Il mutamento climatico pesa sulla scelta delle specie
Temperature elevate e periodi di siccità sempre più lunghi mettono a rischio la sopravvivenza delle nuove piantumazioni. La mortalità delle piantine messe a dimora nei luoghi di destinazione sta infatti crescendo, così come la necessità di cura.
Dopo la coltivazione in vivaio caratterizzata da irrigazioni frequenti, concimazioni e trattamenti antiparassitari, alberi e arbusti vengono trasferiti nelle zone di rimboschimento. Un passaggio (il cosiddetto transplanting) reso ancor più complesso dal cambiamento climatico che ha elevato al 10% la percentuale di piante che non attecchiscono (nelle aree urbane o in quelle meno presidiate può anche essere superiore).

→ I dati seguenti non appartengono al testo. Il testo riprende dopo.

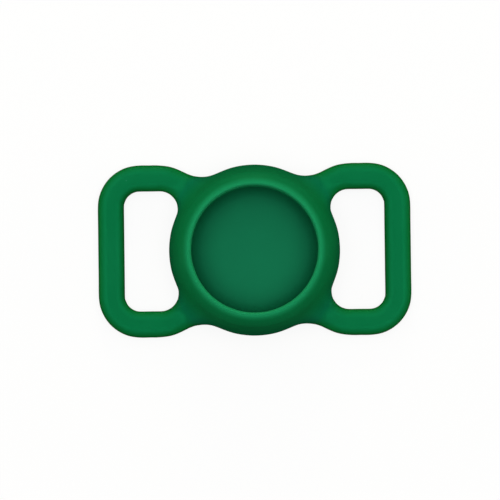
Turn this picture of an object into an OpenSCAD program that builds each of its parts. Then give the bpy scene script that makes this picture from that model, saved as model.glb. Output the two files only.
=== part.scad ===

Fino a pochi anni fa, per adattarsi al luogo di messa a dimora, la pianta impiegava da uno a tre anni, ma le alte temperature e la diversa distribuzione delle piogge lo ha allungato. Alcune specie se la cavano però meglio di altre e fra queste ci sono quelle esotiche, che presentano una maggiore probabilità di attecchimento e resistenza rispetto a quelle autoctone.
Le specie aliene, possono però diventare invasive, soppiantare le specie autoctone e impoverire la biodiversità.
La scelta è delicata e bisogna tener conto dei contesti in cui vengono effettuate le piantumazioni: c’è infatti molta differenza fra la creazione di un bosco urbano nella periferia di una città e la riforestazione di aree montane devastate da incendi o da eventi estremi come la tempesta Vaia che colpì un’ampia area delle Dolomiti e delle Prealpi Venete nell’autunno 2018.